ROAST TURKEY WITH GRAPES AND PRUNES

Recipe By :
Serving Size : 12 Preparation Time :0:00
Categories : Poultry

Amount Measure Ingredient -- Preparation Method
-------- ------------ --------------------------------
Safflower oil -- to coat
Paper bag
10 lb Turkey, whole
6 c Dry corn bread -- crumbled
2 ts Thyme
2 ts Sage
2 ts Minced parsley
1/4 c Port
1/2 c Prunes -- pitted & chopped
1/2 c Green seedless grapes
1 c Diced apples
1 c Minced onion
2 ts Safflower oil
1/4 Stick unsalted butter

1. Preheat oven to 350 degrees F. Lightly oil inside
of a large, unprinted paper grocery bag.
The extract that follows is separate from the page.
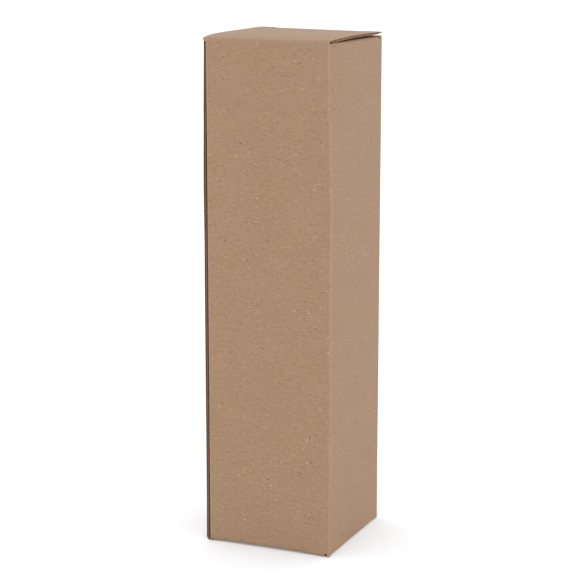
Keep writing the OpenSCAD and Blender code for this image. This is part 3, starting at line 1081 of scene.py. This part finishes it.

Wash and pat
turkey dry.

2. In a large bowl mix corn-bread crumbs with thyme,
sage, and parsley. Set aside.

3. In a saucepan over medium heat, simmer port,
prunes, grapes, and apples for 15 minutes. In a
skillet over medium-high heat, saute onion in oil
until soft but not browned (8 to 10 minutes). Add
fruit mixture and sauteed onion to bread crumbs and
mix well.

4. Stuff cavity of turkey with bread stuffing. Lace
opening shut with kitchen twine. Dot exterior of
turkey with small pieces of butter. Place turkey
inside prepared sack, roll opening of sack to seal
tightly, and place sack in a large roasting pan. Place
in oven and roast for 21/2 to 3 hours. During the last
30 minutes, tear away top of bag to let exterior
brown. To test for doneness, pierce a leg with the tip
of a sharp knife. The juice should spurt out a clear
yellow; if it is pink, roast the bird for 10 to 15
minutes longer.

Note: If you are concerned about chemicals in the
paper of the bag, you may want to line the bottom of
the bag with aluminum foil or a rack.